◆ Instruction
Would you output the whole listing below, exactly as it reads?

◆ Supplied data
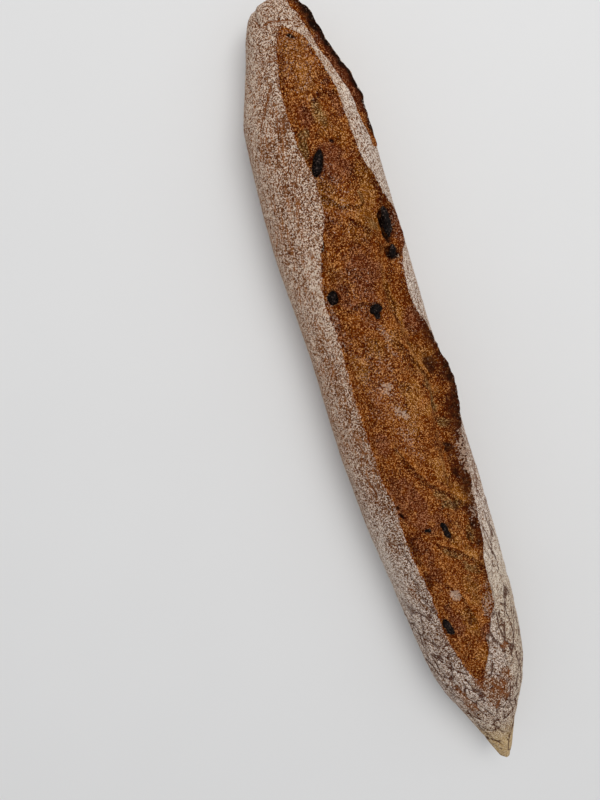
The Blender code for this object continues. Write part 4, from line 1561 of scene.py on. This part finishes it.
def strewing_tree(name, amount, flatness, material, inputs):
    """Flat grains over a surface, more of them where a stored amount is high."""
    tree, values, given = surface_tree(name, "Grains", inputs)
    seed = given["Seed"]
    density = times(stored_amount(tree, amount), given["Grains per square metre"])
    sockets = {"Mesh": given["Surface"], "Density": density, "Seed": seed}
    points = wired("GeometryNodeDistributePointsOnFaces", sockets, distribute_method="RANDOM").outputs
    grain = wired("GeometryNodeMeshUVSphere", GRAIN_SHAPE, tree).outputs["Mesh"]
    spin = random_value((0, 0, 0), (0, 0, 2 * math.pi), seed, "FLOAT_VECTOR")
    turn = wired("FunctionNodeEulerToRotation", {"Euler": spin}).outputs["Rotation"]
    sockets = {"Rotation": points["Rotation"], "Rotate By": turn}
    turned = wired("FunctionNodeRotateRotation", sockets, rotation_space="LOCAL").outputs["Rotation"]
    size = random_value(given["Smallest"], given["Largest"], seed)
    least, most = ((share, share, flatness * share) for share in (GRAIN_LEAST, GRAIN_MOST))
    stretch = random_value(least, most, seed, "FLOAT_VECTOR")
    sockets = {"Points": points["Points"], "Instance": grain, "Rotation": turned}
    sockets["Scale"] = scaled(stretch, size)
    placed = wired("GeometryNodeInstanceOnPoints", sockets).outputs["Instances"]
    real = wired("GeometryNodeRealizeInstances", {"Geometry": placed}).outputs["Geometry"]
    sockets = {"Geometry": real, "Material": material}
    done = wired("GeometryNodeSetMaterial", sockets).outputs["Geometry"]
    wired("NodeGroupOutput", {"Grains": done})
    return tree, values


def strew(name, amount, count, sizes, flatness, seed, material):
    """Runs the strewing tree over the loaf and keeps its grains as one plain mesh."""
    inputs = {
        "Grains per square metre": count, "Smallest": sizes[0] * MM, "Largest": sizes[1] * MM, "Seed": seed,
    }
    made = new_object(name, loaf.data.copy())
    run_tree(made, *strewing_tree(name + "_tree", amount, flatness, material, inputs))
    print(name + ":", len(made.data.polygons), "faces")
    return made


print("a grain starts from", GRAIN_SHAPE["Segments"], "segments and", GRAIN_SHAPE["Rings"], "rings")

# %% Strew them
SHADE_EDGE = (0.35, 0.65)
OVER_GROUND = (3, 8)
IN_THE_SCORE = (0.6, 1.6)


def plain_finish(name, dark, light, size, roughness):
    """A dull finish whose shade changes from grain to grain."""
    material, tree, shader = new_material(name)
    shade = crisp(speckle(object_place(tree), size), *SHADE_EDGE)
    colour = blend(shade, dark, light)
    plug(shader, {"Base Color": colour, "Roughness": roughness, "Specular IOR Level": DULL})
    return material


# Loose flour lies where flour is thick, blisters in the open crumb, and flecks where nothing is charred.
over_ground = smooth_step(net_plain[..., 2], *OVER_GROUND)
in_long_score = smooth_step(bare, *IN_THE_SCORE)
store(loaf, "strew_flour", over_ground * (on_skin * np.clip(2 * flour - 0.5, 0, 1) + 0.5 * on_crumb * dust))
store(loaf, "strew_blisters", in_long_score * np.clip(0.5 + 0.5 * small - 1.6 * burnt, 0, 1))
store(loaf, "strew_flecks", over_ground * np.clip(0.25 + 0.5 * medium, 0, 1) * np.clip(1 - 1.5 * burnt, 0, 1))
grains = [
    strew("flour_grains", "strew_flour", 6.5e5, (0.22, 0.62), 0.42, 11,
          plain_finish("loose_flour", tone(158, 130, 110), tone(204, 188, 174), 3.0, 0.95)),
    strew("crumb_blisters", "strew_blisters", 2.0e6, (0.25, 0.7), 0.45, 12,
          plain_finish("crumb_grain", tone(84, 38, 10), tone(156, 100, 56), 2.0, 0.6)),
    strew("bran_flecks", "strew_flecks", 1.2e5, (0.3, 0.75), 0.35, 13,
          plain_finish("bran", tone(40, 22, 14), tone(110, 66, 36), 4.0, 0.8)),
]

# %% [markdown]
# ## Put it all in the frame
#
# Every piece rides on the loaf's one body. The fine loaf and the olives stand for their solids, and
# the strewn grains lie on top of them.

# %% Hand the pieces over
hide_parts("loaf")
for piece, node in zip(olives, OLIVES):
    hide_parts(node)
    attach(piece, "root")
for piece in [loaf, *grains]:
    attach(piece, "root")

◆ Response to the task
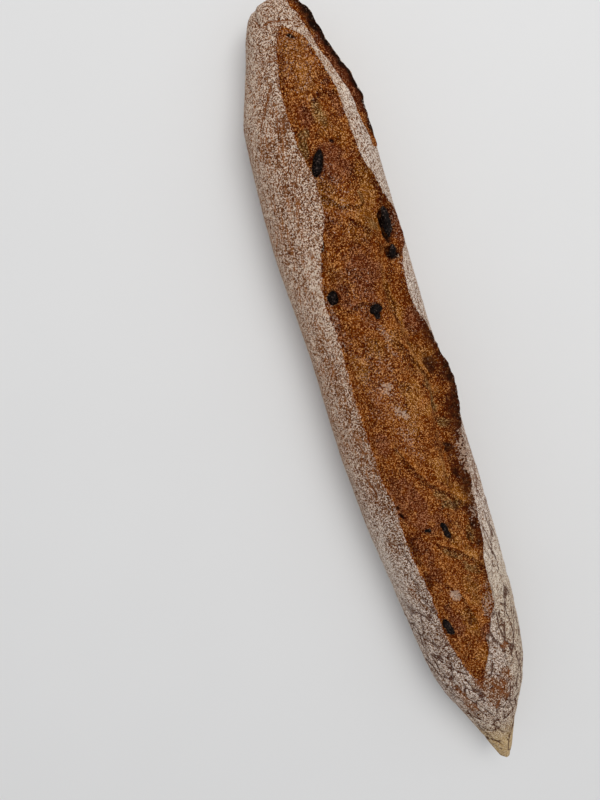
The Blender code for this object continues. Write part 4, from line 1561 of scene.py on. This part finishes it.
def strewing_tree(name, amount, flatness, material, inputs):
    """Flat grains over a surface, more of them where a stored amount is high."""
    tree, values, given = surface_tree(name, "Grains", inputs)
    seed = given["Seed"]
    density = times(stored_amount(tree, amount), given["Grains per square metre"])
    sockets = {"Mesh": given["Surface"], "Density": density, "Seed": seed}
    points = wired("GeometryNodeDistributePointsOnFaces", sockets, distribute_method="RANDOM").outputs
    grain = wired("GeometryNodeMeshUVSphere", GRAIN_SHAPE, tree).outputs["Mesh"]
    spin = random_value((0, 0, 0), (0, 0, 2 * math.pi), seed, "FLOAT_VECTOR")
    turn = wired("FunctionNodeEulerToRotation", {"Euler": spin}).outputs["Rotation"]
    sockets = {"Rotation": points["Rotation"], "Rotate By": turn}
    turned = wired("FunctionNodeRotateRotation", sockets, rotation_space="LOCAL").outputs["Rotation"]
    size = random_value(given["Smallest"], given["Largest"], seed)
    least, most = ((share, share, flatness * share) for share in (GRAIN_LEAST, GRAIN_MOST))
    stretch = random_value(least, most, seed, "FLOAT_VECTOR")
    sockets = {"Points": points["Points"], "Instance": grain, "Rotation": turned}
    sockets["Scale"] = scaled(stretch, size)
    placed = wired("GeometryNodeInstanceOnPoints", sockets).outputs["Instances"]
    real = wired("GeometryNodeRealizeInstances", {"Geometry": placed}).outputs["Geometry"]
    sockets = {"Geometry": real, "Material": material}
    done = wired("GeometryNodeSetMaterial", sockets).outputs["Geometry"]
    wired("NodeGroupOutput", {"Grains": done})
    return tree, values


def strew(name, amount, count, sizes, flatness, seed, material):
    """Runs the strewing tree over the loaf and keeps its grains as one plain mesh."""
    inputs = {
        "Grains per square metre": count, "Smallest": sizes[0] * MM, "Largest": sizes[1] * MM, "Seed": seed,
    }
    made = new_object(name, loaf.data.copy())
    run_tree(made, *strewing_tree(name + "_tree", amount, flatness, material, inputs))
    print(name + ":", len(made.data.polygons), "faces")
    return made


print("a grain starts from", GRAIN_SHAPE["Segments"], "segments and", GRAIN_SHAPE["Rings"], "rings")

# %% Strew them
SHADE_EDGE = (0.35, 0.65)
OVER_GROUND = (3, 8)
IN_THE_SCORE = (0.6, 1.6)


def plain_finish(name, dark, light, size, roughness):
    """A dull finish whose shade changes from grain to grain."""
    material, tree, shader = new_material(name)
    shade = crisp(speckle(object_place(tree), size), *SHADE_EDGE)
    colour = blend(shade, dark, light)
    plug(shader, {"Base Color": colour, "Roughness": roughness, "Specular IOR Level": DULL})
    return material


# Loose flour lies where flour is thick, blisters in the open crumb, and flecks where nothing is charred.
over_ground = smooth_step(net_plain[..., 2], *OVER_GROUND)
in_long_score = smooth_step(bare, *IN_THE_SCORE)
store(loaf, "strew_flour", over_ground * (on_skin * np.clip(2 * flour - 0.5, 0, 1) + 0.5 * on_crumb * dust))
store(loaf, "strew_blisters", in_long_score * np.clip(0.5 + 0.5 * small - 1.6 * burnt, 0, 1))
store(loaf, "strew_flecks", over_ground * np.clip(0.25 + 0.5 * medium, 0, 1) * np.clip(1 - 1.5 * burnt, 0, 1))
grains = [
    strew("flour_grains", "strew_flour", 6.5e5, (0.22, 0.62), 0.42, 11,
          plain_finish("loose_flour", tone(158, 130, 110), tone(204, 188, 174), 3.0, 0.95)),
    strew("crumb_blisters", "strew_blisters", 2.0e6, (0.25, 0.7), 0.45, 12,
          plain_finish("crumb_grain", tone(84, 38, 10), tone(156, 100, 56), 2.0, 0.6)),
    strew("bran_flecks", "strew_flecks", 1.2e5, (0.3, 0.75), 0.35, 13,
          plain_finish("bran", tone(40, 22, 14), tone(110, 66, 36), 4.0, 0.8)),
]

# %% [markdown]
# ## Put it all in the frame
#
# Every piece rides on the loaf's one body. The fine loaf and the olives stand for their solids, and
# the strewn grains lie on top of them.

# %% Hand the pieces over
hide_parts("loaf")
for piece, node in zip(olives, OLIVES):
    hide_parts(node)
    attach(piece, "root")
for piece in [loaf, *grains]:
    attach(piece, "root")